On the other hand, we'd have to be careful. The retirements of Sandra Day O'Connor, Anthony Kennedy, Stephen Breyer, Ruth Bader Ginsburg, John Paul Stevens, and -- oh, endless bliss! -- David Souter might give us the wrong idea. We might suppose the high court was ready for some overdue straightening out: no more lofty legislating, no more attempts to impose on the country as a whole the viewpoints of liberal pressure groups. Six more justices in the estimable mold of Nino Scalia and Clarence Thomas, and ... and ... !

And nothing, would be my bet. That is because, pending the Second Coming, our nation seems incapable of dismantling government by judiciary, the sort of government under which we now labor.

The Republicans can't do it -- it's too hard. The Democrats don't want to -- they're having too much fun.

Consider first the Republicans. Of the six justices who rebuked Texas' ingrained preference for the heterosexual lifestyle, four were named to the high court by Republican presidents. A maxim of Supreme Court history is that justices change while on the bench; Republican appointees, following a tradition going back at least to Earl Warren, seem to waver more than most in their presumed commitment to popular government.

O'Connor and Kennedy were Ronald Reagan appointees; that didn't stop O'Connor last week from affirming affirmative action or both from disallowing state concern for traditional moral arrangements. If Souter, appointed by the first President Bush, ever had a conservative gene, it must at some point have been surgically removed. Stevens, a Gerald Ford appointee, may be the court's most liberal member. (A Nixon appointee, the late Harry Blackmun, formerly occupied that post.)

Are Republican judicial minds more porous than Democratic minds? Whatever the case, the presence on the bench of solid jurists like Scalia, Thomas and Chief Justice William Rehnquist reminds us that sometimes even Republicans get lucky.

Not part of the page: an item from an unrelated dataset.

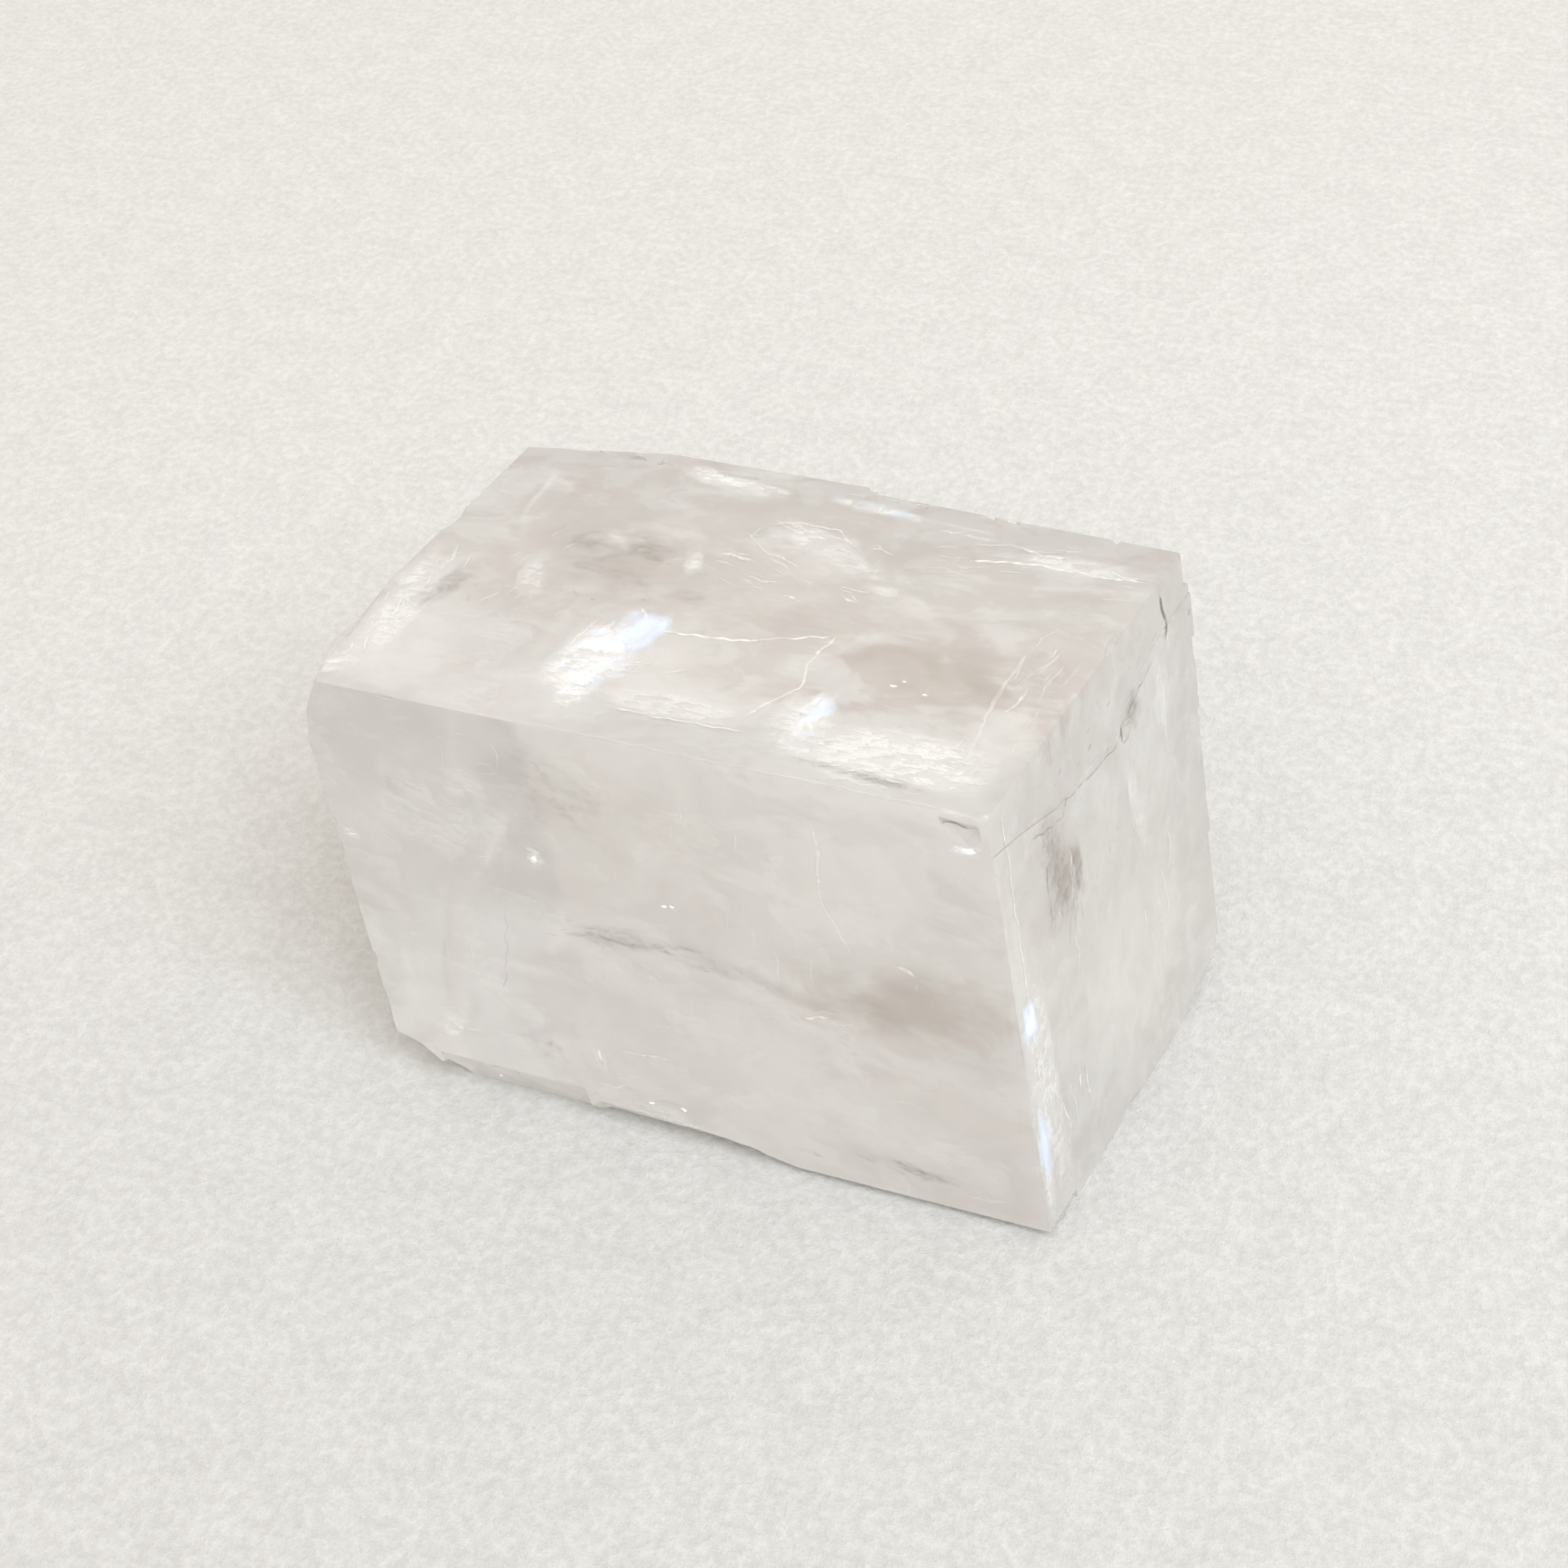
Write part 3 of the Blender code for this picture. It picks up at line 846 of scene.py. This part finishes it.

Democrats positively love an interventionist judiciary, because think how much time you save by striking down, say, the abortion laws of 50 states with just one blow. Without federal judges, you might have to ask the people of the states whether or not they wanted to change their laws. A ruling from the Supreme Court can go through those laws like a buzz saw. We witnessed it happen to the right of the states to register, concerning sodomy, a viewpoint other than the Supreme Court's and that of the gay rights lobby.

This is how the liberal pressure groups that make up the Democratic Party like things and propose keeping them. The furor that Democrats have stirred up over Senate confirmation of particular conservatives appointed to appeals courts is meant as a warning to the incumbent President Bush: No more "divisive" conservative nominees, buddy, least of all to the Supreme Court. No Scalias, no Thomases. Ah, but a Souter -- a "moderate," a "progressive," a friend of affirmative action and foe of traditional morality. That would be the ticket, you betcha. No Democratic filibuster would hold up such a nomination.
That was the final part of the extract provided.